The second most popular way to depreciate assets
is the reducing balance method. This way the asset’s
value is reduced annually by a given percentage.
Gross yield
The company’s gross yield is the gross annual
dividend expressed as a percentage of the share price.
It is useful for comparing companies in terms of income.
The more a company’s share price falls, in reflection
of poor perceived prospects, the higher the gross yield
rises. Stocks out of favour may have high yields, and
there is a school of contrarian investing that favours
buying them.
High yield investing can backfire because too many of
the stocks are duds, although, across blue chip companies
over the long term, the method has often outperformed
the market average.
Dividend cover
Dividend cover is how well earnings cover dividend payments.

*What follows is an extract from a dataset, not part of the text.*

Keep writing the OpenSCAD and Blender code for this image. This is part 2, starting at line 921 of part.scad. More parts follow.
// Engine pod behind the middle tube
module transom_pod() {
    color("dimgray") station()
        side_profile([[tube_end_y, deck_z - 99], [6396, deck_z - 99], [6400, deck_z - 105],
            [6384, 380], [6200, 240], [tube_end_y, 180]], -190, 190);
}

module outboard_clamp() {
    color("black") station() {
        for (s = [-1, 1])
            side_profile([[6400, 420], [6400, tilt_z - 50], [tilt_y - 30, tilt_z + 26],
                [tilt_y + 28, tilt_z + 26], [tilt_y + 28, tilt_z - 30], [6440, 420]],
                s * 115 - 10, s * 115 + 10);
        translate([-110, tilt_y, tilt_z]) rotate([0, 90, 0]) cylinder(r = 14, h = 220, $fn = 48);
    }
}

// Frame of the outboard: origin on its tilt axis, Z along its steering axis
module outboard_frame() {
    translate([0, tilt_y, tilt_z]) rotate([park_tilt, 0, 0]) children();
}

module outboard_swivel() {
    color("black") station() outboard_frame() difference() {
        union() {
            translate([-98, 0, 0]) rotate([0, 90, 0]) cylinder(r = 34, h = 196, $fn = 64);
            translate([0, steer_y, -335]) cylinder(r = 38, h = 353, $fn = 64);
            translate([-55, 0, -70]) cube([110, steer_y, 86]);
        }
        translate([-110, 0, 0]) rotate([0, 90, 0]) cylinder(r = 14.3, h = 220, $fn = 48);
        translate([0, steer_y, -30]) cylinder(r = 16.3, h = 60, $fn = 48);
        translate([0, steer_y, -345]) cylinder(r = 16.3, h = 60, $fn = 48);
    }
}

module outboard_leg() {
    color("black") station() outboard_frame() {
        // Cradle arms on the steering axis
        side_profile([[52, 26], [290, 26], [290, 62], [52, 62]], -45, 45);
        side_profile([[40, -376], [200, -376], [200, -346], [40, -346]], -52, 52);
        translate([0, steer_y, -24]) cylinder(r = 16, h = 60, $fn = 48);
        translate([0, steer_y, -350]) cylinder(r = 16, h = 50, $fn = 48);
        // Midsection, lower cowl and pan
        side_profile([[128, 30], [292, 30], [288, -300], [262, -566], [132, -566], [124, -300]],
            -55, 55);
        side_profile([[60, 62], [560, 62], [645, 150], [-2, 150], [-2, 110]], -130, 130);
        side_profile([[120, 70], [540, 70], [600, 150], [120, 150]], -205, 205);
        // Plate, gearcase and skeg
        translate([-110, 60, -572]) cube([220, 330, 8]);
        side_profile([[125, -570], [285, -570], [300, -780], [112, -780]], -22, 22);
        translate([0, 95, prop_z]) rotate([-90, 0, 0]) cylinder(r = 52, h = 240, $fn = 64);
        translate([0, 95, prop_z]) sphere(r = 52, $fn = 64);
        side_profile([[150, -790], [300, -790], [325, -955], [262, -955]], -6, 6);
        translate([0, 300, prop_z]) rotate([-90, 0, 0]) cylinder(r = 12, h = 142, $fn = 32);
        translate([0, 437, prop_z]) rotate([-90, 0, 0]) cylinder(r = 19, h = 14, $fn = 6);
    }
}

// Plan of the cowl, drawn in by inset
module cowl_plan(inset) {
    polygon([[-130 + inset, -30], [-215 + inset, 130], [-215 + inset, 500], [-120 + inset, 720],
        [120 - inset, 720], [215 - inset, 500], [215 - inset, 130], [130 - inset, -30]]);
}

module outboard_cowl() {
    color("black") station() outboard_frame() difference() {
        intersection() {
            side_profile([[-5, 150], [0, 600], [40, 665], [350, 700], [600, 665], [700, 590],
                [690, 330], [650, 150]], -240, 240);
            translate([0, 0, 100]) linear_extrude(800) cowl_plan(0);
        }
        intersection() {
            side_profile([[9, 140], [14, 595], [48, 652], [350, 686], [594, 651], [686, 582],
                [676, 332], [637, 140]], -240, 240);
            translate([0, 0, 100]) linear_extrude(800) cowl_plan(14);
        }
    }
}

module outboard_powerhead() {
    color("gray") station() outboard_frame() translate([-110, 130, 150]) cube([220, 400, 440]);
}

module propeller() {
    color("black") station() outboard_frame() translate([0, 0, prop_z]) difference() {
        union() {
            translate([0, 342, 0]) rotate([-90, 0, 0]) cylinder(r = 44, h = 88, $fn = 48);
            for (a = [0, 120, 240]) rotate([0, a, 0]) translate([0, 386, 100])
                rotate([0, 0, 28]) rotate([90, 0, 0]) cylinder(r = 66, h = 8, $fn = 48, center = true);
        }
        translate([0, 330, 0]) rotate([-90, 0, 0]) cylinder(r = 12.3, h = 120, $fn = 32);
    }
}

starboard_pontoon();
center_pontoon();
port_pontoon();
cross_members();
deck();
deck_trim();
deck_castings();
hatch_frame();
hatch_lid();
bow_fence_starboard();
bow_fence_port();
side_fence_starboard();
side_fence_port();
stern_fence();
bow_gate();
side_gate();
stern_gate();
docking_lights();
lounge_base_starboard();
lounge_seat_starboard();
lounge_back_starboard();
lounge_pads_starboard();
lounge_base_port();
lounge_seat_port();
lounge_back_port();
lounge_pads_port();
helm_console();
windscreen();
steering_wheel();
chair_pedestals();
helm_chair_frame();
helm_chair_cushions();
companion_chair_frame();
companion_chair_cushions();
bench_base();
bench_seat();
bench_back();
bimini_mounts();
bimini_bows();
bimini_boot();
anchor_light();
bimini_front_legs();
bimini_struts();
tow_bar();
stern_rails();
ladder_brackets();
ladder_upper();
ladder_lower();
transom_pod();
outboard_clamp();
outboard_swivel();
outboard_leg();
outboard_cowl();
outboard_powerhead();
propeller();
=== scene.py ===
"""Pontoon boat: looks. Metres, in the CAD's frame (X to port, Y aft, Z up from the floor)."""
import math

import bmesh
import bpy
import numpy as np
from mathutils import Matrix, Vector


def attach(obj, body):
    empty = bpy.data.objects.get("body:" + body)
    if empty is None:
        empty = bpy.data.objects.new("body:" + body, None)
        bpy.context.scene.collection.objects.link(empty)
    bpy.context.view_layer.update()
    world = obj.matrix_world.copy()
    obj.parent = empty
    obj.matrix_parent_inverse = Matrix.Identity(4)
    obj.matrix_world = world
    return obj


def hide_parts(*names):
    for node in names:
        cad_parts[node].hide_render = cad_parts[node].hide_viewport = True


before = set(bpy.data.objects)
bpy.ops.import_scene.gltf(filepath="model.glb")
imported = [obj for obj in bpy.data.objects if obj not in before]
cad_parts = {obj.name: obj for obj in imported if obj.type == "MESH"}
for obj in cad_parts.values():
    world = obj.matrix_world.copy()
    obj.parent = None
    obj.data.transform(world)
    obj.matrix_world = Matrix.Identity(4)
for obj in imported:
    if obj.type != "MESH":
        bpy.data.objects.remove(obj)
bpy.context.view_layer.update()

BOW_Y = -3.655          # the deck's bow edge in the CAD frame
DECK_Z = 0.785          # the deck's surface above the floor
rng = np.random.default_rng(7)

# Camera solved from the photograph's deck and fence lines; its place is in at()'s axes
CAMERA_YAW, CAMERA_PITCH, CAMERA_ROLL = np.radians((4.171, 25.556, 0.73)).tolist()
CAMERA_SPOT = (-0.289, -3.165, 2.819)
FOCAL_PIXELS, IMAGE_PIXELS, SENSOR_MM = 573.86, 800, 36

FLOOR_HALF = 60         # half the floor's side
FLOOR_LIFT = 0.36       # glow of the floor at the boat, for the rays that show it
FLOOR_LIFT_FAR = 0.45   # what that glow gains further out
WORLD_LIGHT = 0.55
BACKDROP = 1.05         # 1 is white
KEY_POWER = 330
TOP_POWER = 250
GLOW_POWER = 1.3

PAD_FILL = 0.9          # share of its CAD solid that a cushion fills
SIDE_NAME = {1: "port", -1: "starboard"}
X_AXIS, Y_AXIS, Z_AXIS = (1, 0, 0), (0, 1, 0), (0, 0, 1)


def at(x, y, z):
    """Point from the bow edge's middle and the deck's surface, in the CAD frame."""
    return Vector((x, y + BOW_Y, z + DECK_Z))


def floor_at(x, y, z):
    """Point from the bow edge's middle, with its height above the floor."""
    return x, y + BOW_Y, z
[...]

It is calculated as earnings per share divided by dividend
per share. If it is not at least one, the dividend is
not covered by the company’s earnings and the
company may dip into reserves to maintain or increase
it, so keeping up appearances. The problem may be temporary,
or the slippery slope towards a dividend cut, and city
analysts may be relied on to draw attention to it.
Current and quick ratio
Liquidity is how much cash a company can lay its hands
on at short notice. The way to check this is the current
ratio, which is the company’s current assets divided
by current liabilities (figures available on the balance
sheet). As a rule of thumb, this should be at least
two.
The quick ratio, known colloquially as the acid test,
is a more stringent liquidity test. It is current assets
less stock and work-in-progress, divided by current
liabilities. It should ideally be over one.
Enterprise value/EBITDA
Quoted companies in the high-tech and telecommunications
sectors may have neither yield nor earnings and be paying
interest on substantial debt. In their own sectors’

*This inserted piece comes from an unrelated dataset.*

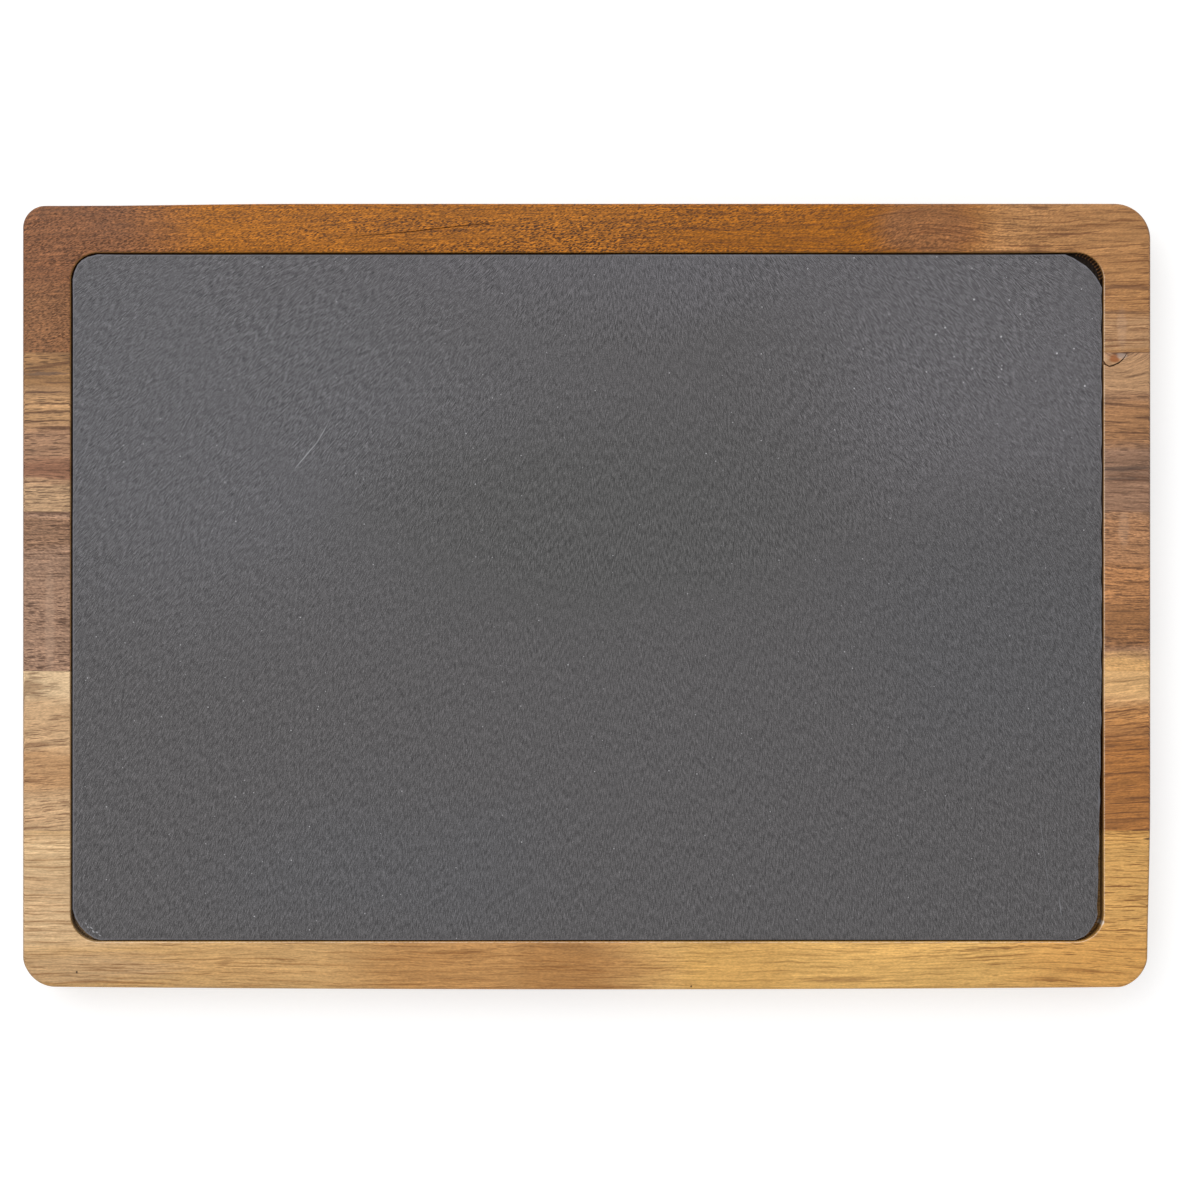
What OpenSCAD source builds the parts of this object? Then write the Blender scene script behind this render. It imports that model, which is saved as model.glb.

terms they may be great companies, or potentially so,
but some are not. Analysts prefer to use valuations
suitable for such companies, and a favourite is the
EV/EBITDA ratio.
The EV is enterprise value, which is market capitalization
(share price × number of shares in issue) plus
debt less cash. The EBITDA is earnings before interest,
tax, depreciation and amortization.
The usefulness of EV/EBITDA is that it ignores the interest
payment burden of debt, which is typically heavy in
the sectors to which the ratio is applied. The EBITDA
concept was used by analysts to value WorldCom, the
US telecommunications group where, in June 2002, a US~$11
billion accounting fraud was revealed. A month later,
the company made a bankruptcy protection filing. Analysts
then stopped using EBITDA as a standalone stock valuation
tool. But it is still considered very valuable, and
Anthony Bolton says that it is one of the ratios he
scans in stock picking for his Fidelity Special Situations
Fund.
Return on capital employed
The return on capital employed (ROCE) is a widely used
measure of manage¬ment performance. It may be calculated
as profit before interest payable and tax, divided by
year-end capital employed, which consists of total assets
less total liabilities excluding long-term loans.
The higher a company’s ROCE, the better the company
is at using the assets at its disposal. Ideally, the
ROCE should be rising year-on-year.
Gearing
The gearing ratio expresses the company’s level
of borrowing. It is the percentage of interest-bearing
loans and preference share capital, divided by ordinary
shareholders’ funds. As a rule of thumb, if gearing
is over 50 per cent, it could be cause for concern.
Price/sales ratio
It is pointless trying to apply the P/E ratio to small
companies that have not yet shown a profit because the
earnings component will be nil. In such cases, the price/sales
ratio (PSR) can be an alternative and it is often used
for high-tech growth companies.
The PSR is calculated as market capitalization divided
by last year’s sales. The PSR could be as low
as five or six, or as high as 30 or 40 and, if it is
low, it could represent value. The only way to assess
whether the ratio is too high or low is by comparing
it with that of the company’s peers.